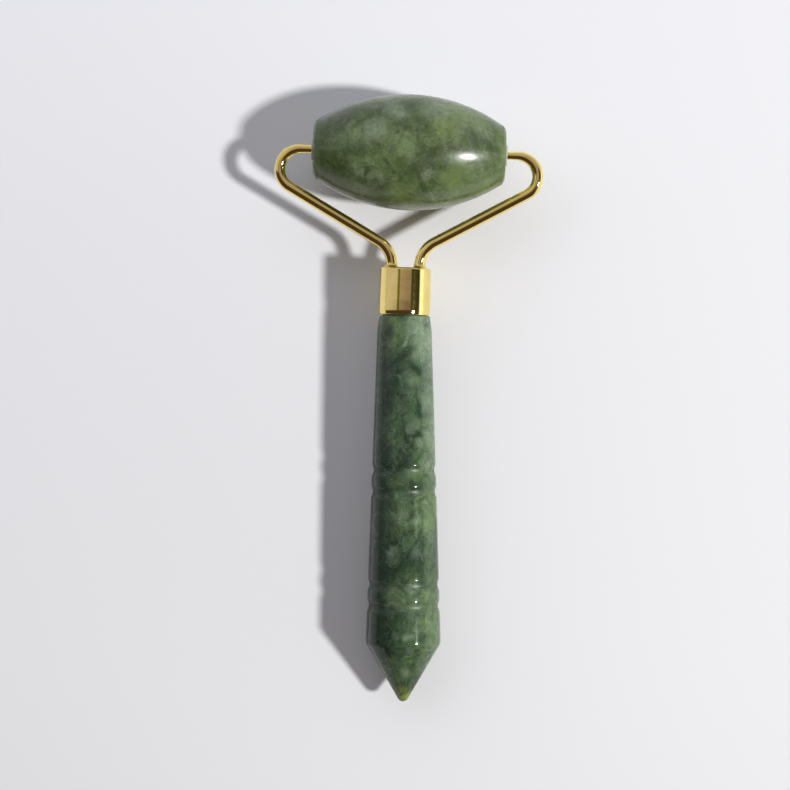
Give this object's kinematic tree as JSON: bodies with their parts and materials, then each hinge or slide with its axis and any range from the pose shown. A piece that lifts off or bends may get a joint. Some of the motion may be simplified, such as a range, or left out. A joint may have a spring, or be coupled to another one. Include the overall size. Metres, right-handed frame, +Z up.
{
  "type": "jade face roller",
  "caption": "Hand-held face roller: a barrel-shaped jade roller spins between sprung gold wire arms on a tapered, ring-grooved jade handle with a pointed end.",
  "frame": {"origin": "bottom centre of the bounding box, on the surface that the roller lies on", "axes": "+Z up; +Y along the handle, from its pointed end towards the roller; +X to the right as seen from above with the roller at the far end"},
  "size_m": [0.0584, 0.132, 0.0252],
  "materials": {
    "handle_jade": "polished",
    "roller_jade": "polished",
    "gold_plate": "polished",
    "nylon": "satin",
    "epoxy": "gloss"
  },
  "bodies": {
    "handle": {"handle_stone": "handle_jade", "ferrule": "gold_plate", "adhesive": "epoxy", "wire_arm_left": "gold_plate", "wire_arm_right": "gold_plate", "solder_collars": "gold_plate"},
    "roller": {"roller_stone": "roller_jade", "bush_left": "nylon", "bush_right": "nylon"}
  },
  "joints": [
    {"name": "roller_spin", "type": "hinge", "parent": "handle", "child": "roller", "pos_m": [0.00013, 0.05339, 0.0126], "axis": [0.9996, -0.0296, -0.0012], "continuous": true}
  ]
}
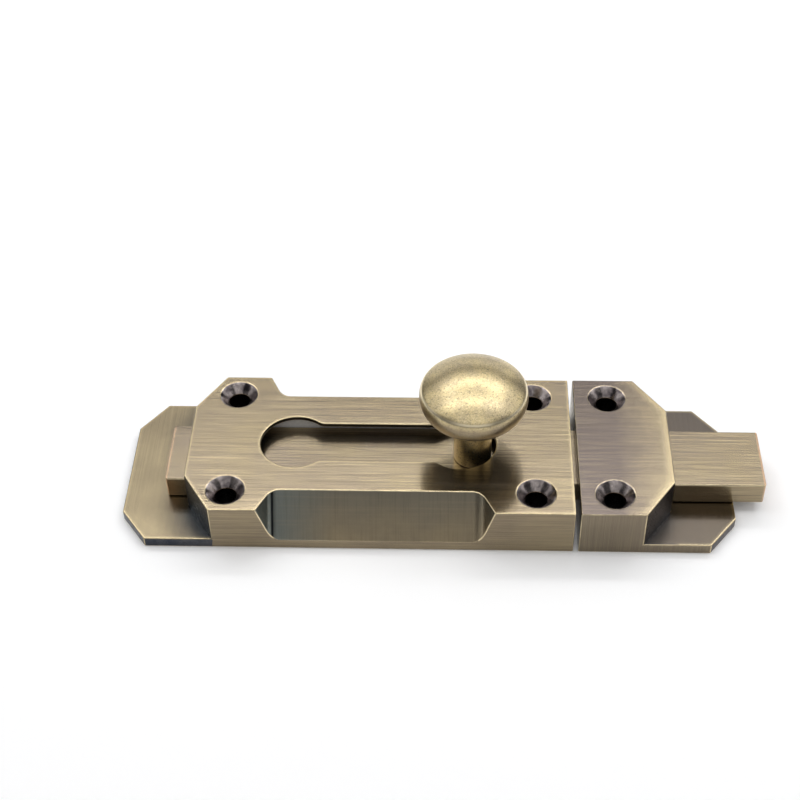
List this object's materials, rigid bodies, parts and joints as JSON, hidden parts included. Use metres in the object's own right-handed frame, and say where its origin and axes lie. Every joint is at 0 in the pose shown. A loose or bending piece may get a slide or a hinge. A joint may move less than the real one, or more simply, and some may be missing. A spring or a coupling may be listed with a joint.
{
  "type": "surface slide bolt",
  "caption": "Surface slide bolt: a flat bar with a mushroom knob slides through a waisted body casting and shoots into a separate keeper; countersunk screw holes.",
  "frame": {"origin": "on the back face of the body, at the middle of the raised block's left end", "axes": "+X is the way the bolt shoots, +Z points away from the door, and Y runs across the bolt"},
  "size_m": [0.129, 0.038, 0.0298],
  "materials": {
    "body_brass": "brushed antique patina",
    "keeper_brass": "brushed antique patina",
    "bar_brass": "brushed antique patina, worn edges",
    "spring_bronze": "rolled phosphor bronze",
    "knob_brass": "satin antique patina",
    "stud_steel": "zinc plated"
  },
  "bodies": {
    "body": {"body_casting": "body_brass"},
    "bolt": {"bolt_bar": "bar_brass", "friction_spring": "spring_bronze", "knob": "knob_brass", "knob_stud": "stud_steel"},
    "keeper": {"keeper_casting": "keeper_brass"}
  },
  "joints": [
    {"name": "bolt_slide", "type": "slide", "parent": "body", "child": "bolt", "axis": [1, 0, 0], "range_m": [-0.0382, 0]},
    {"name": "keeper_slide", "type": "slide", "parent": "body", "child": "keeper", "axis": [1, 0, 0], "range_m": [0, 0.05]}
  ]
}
━━━━━━━━━━━━━━━━
*Stated exercise:* Go through the listing above and restate it word for word.

*Result for this task:*
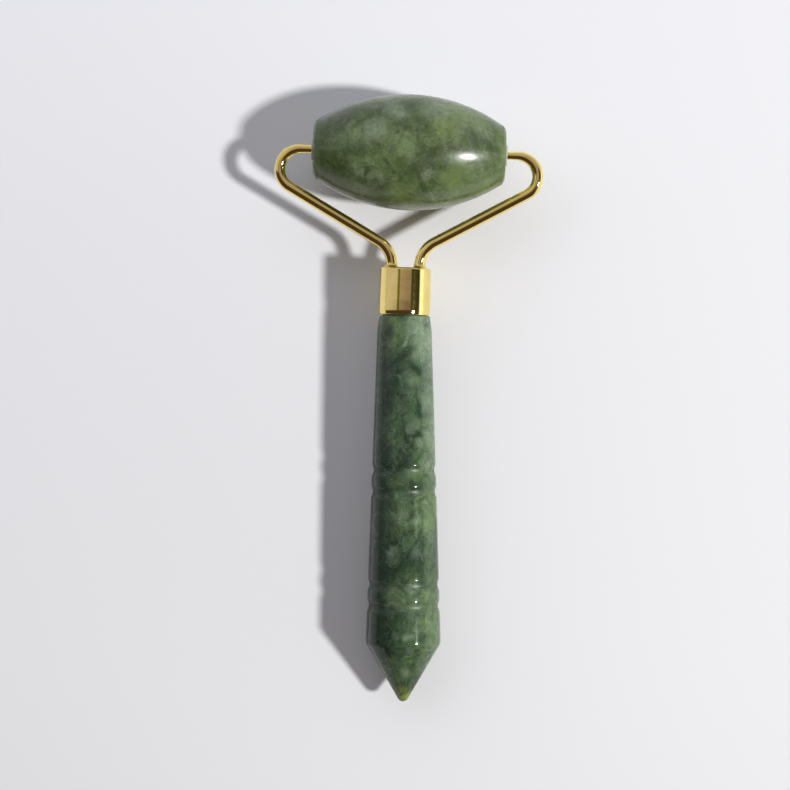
Give this object's kinematic tree as JSON: bodies with their parts and materials, then each hinge or slide with its axis and any range from the pose shown. A piece that lifts off or bends may get a joint. Some of the motion may be simplified, such as a range, or left out. A joint may have a spring, or be coupled to another one. Include the overall size. Metres, right-handed frame, +Z up.
{
  "type": "jade face roller",
  "caption": "Hand-held face roller: a barrel-shaped jade roller spins between sprung gold wire arms on a tapered, ring-grooved jade handle with a pointed end.",
  "frame": {"origin": "bottom centre of the bounding box, on the surface that the roller lies on", "axes": "+Z up; +Y along the handle, from its pointed end towards the roller; +X to the right as seen from above with the roller at the far end"},
  "size_m": [0.0584, 0.132, 0.0252],
  "materials": {
    "handle_jade": "polished",
    "roller_jade": "polished",
    "gold_plate": "polished",
    "nylon": "satin",
    "epoxy": "gloss"
  },
  "bodies": {
    "handle": {"handle_stone": "handle_jade", "ferrule": "gold_plate", "adhesive": "epoxy", "wire_arm_left": "gold_plate", "wire_arm_right": "gold_plate", "solder_collars": "gold_plate"},
    "roller": {"roller_stone": "roller_jade", "bush_left": "nylon", "bush_right": "nylon"}
  },
  "joints": [
    {"name": "roller_spin", "type": "hinge", "parent": "handle", "child": "roller", "pos_m": [0.00013, 0.05339, 0.0126], "axis": [0.9996, -0.0296, -0.0012], "continuous": true}
  ]
}
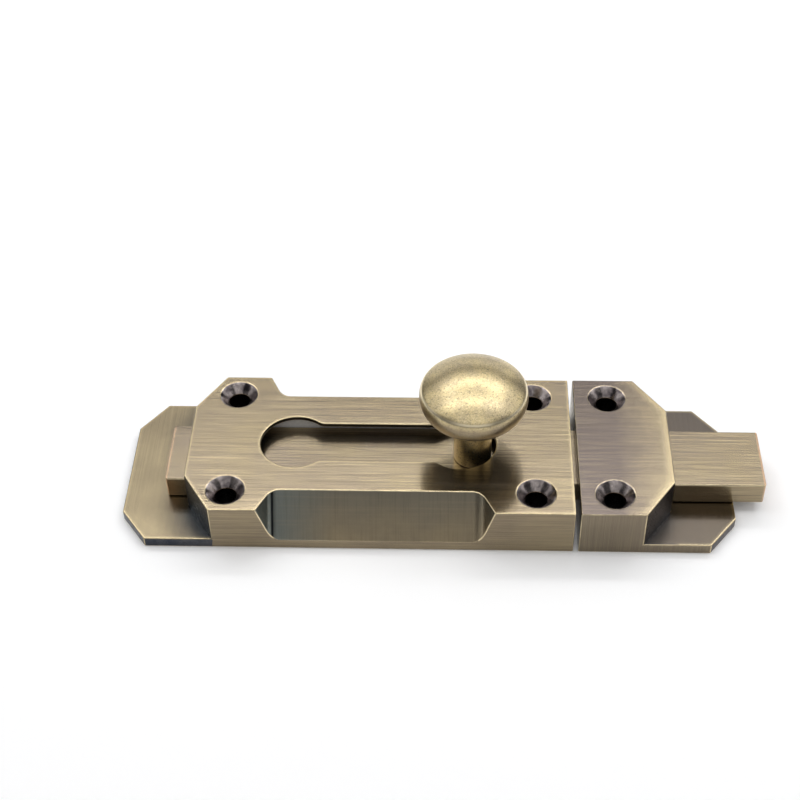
List this object's materials, rigid bodies, parts and joints as JSON, hidden parts included. Use metres in the object's own right-handed frame, and say where its origin and axes lie. Every joint is at 0 in the pose shown. A loose or bending piece may get a slide or a hinge. A joint may move less than the real one, or more simply, and some may be missing. A spring or a coupling may be listed with a joint.
{
  "type": "surface slide bolt",
  "caption": "Surface slide bolt: a flat bar with a mushroom knob slides through a waisted body casting and shoots into a separate keeper; countersunk screw holes.",
  "frame": {"origin": "on the back face of the body, at the middle of the raised block's left end", "axes": "+X is the way the bolt shoots, +Z points away from the door, and Y runs across the bolt"},
  "size_m": [0.129, 0.038, 0.0298],
  "materials": {
    "body_brass": "brushed antique patina",
    "keeper_brass": "brushed antique patina",
    "bar_brass": "brushed antique patina, worn edges",
    "spring_bronze": "rolled phosphor bronze",
    "knob_brass": "satin antique patina",
    "stud_steel": "zinc plated"
  },
  "bodies": {
    "body": {"body_casting": "body_brass"},
    "bolt": {"bolt_bar": "bar_brass", "friction_spring": "spring_bronze", "knob": "knob_brass", "knob_stud": "stud_steel"},
    "keeper": {"keeper_casting": "keeper_brass"}
  },
  "joints": [
    {"name": "bolt_slide", "type": "slide", "parent": "body", "child": "bolt", "axis": [1, 0, 0], "range_m": [-0.0382, 0]},
    {"name": "keeper_slide", "type": "slide", "parent": "body", "child": "keeper", "axis": [1, 0, 0], "range_m": [0, 0.05]}
  ]
}